What I remember more clearly than dreams is how I once fell asleep beside him just before sunset. When I woke up in his car it was to that song playing on the radio - we see things they'll never see, you and I are gonne live forever - and it really felt as if we would.





Sunday, December 2, 2012

02 - "Self-interest never lies"

My father always talked to me as if I was an adult. He knew I would understand some day, that the things he told me would make sense as I got older and saw the world with my own eyes. "What motivates someone in the end", he said, "is almost always their own naked self-interest".

It may sound cynical but to me it's a form of consolation when the world seems mad. Unselfishness is a lie, no one wants to protect anyone else's interests but their own. No one will ever love you more than they love themselves so why pretend like they should?

I never do, and I know that it sometimes make me seem cold and distant but I'm not. I'm just looking out for myself, like he said I should, and it makes sense to me because he failed to do it for himself and that's what finally destroyed him.





 






Saturday, December 1, 2012

01 - "I know how much you love Tommy Hilfiger"

It wasn't my first Christmas, but one of the first I can remember.
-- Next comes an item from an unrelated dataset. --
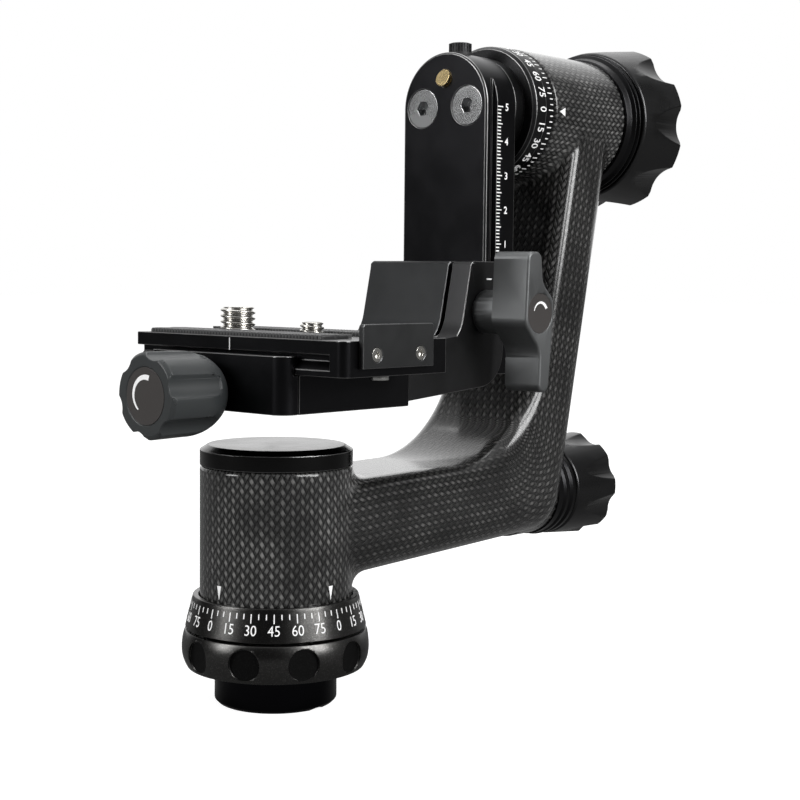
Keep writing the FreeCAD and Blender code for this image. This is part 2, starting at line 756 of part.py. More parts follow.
def arm_screws():
    out = []
    for side in (-1, 1):
        point = V(swing_x0 + arm_screw_sink, side * arm_screw_y, tilt_z)
        cone = Part.makeCone(arm_screw_head_r, arm_screw_r, arm_screw_cone_h, point, X)
        length = swing_t - arm_screw_sink - arm_screw_cone_h + shaft_flange_w - 0.6
        shank = cyl(arm_screw_r, length, point + X * arm_screw_cone_h, X)
        out.append(cone.fuse(shank).cut(hexagon(arm_screw_hex_r, arm_screw_hex_depth, point, X)))
    return Part.makeCompound(out)


def spring_seat_z():
    return pin_z + stop_pin_r + 0.5


def head_low_z():
    """Underside of the button's head, with the spring between it and its seat."""
    return spring_seat_z() + button_stroke + 0.9


def stop_pin():
    x0 = swing_x0 - stop_pin_out
    body = cyl(stop_pin_r, stop_pin_l, V(x0, 0, pin_z), X)
    slant = profile_xz([(x0 - 1, pin_z + stop_pin_r + 1), (x0 - 1, pin_z - 1.5),
                        (x0, pin_z - 1.5), (x0 + stop_pin_out, pin_z + stop_pin_r + 1)], -5, 5)
    low = stem_tip_z() - 1.5 * body_gap
    left = button_x - button_stem_r
    far = button_stroke + 0.2
    top = pin_z + stop_pin_r + 1
    notch = profile_xz([(left - far, top), (left - far, low - far), (left, low),
                        (left + top - low, top)], -5, 5)
    return body.cut(slant).cut(notch)


def stem_tip_z():
    return pin_z + stop_pin_r - 0.5


def stop_button():
    top = arm_top_z + button_proud
    head = turned([(0, head_low_z()), (button_r, head_low_z()), (button_r, top - 0.4),
                   (button_r - 0.4, top), (0, top)], V(button_x, 0, 0), Z)
    stem = cyl(button_stem_r, head_low_z() - stem_tip_z(), V(button_x, 0, stem_tip_z()), Z)
    left = button_x - button_stem_r
    low = stem_tip_z()
    ramp = profile_xz([(left, low), (left + 9, low + 9), (left + 9, low - 1), (left, low - 1)], -5, 5)
    return head.fuse(stem.cut(ramp))


def button_spring():
    """Return spring under the button, at its working length, as a plain sleeve."""
    r0 = button_stem_r + 0.2
    return ring(r0 + spring_wall, r0, head_low_z() - spring_seat_z() - 0.1,
                V(button_x, 0, spring_seat_z() + 0.05), Z)


def low_stop_screw():
    point = V(swing_x0, 0, swing_low_z + low_stop_lift)
    return cyl(low_stop_r, 1.3, point - X * 1.3, X).fuse(cyl(low_stop_r * 0.6, 7.5, point, X))


# ---- riser ----------------------------------------------------------------
def riser_prism(x0, y0, y1):
    run = riser_back_x - riser_x0
    start_z = riser_low_z + riser_low_rise * (x0 - riser_x0) / run
    return prism_y([(x0, start_z, 0),
                    (riser_back_x, riser_low_z + riser_low_rise, riser_back_r),
                    (riser_back_x, riser_top_z, 0),
                    (riser_wall_x, riser_top_z, 1.2),
                    (riser_wall_x, riser_leg_z, riser_fillet_r),
                    (x0, riser_leg_z, 0)], y0, y1)


def arm_channel(side):
    """Room for the swing arm, bounded by the lip that enters its groove on one side."""
    w, g = swing_half_w, channel_gap
    lip_front = swing_x0 + vee_land + g * 0.7
    points = [(channel_x, 0), (channel_x, w + g), (lip_front, w + g),
              (lip_front + vee_depth, w + g - vee_depth),
              (riser_back_x + 1, w + g - vee_depth), (riser_back_x + 1, 0)]
    return profile_xy([(x, side * y) for x, y in points], riser_low_z - 5, riser_top_z + 5)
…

We had just bought the house in LA, it was 80 degrees out and I wondered when the snow would come. Mother had placed all our presents under a small yucca tree in the living room, we came down early in the morning to open them and there it was: a black waist long Tommy Hilfiger polyester jacket with a fluffy fur collar.

I remember the confusion. When did I tell her that? Does she love Tommy Hilfiger, is that why she got it for me? It's still a mystery, I have no idea what she meant but I know it helped shape my fashion sense. I browsed through the dresses and jackets in her closet: Dior, Prada, Chanel, Givenchy, YSL. No Tommy Hilfiger, no Ralph Lauren, no polyester.

I wore the jacket once, it felt like a charade. For my next Christmas, mother gave me three hundred-dollar bills and the Rolling Stones album Let it Bleed.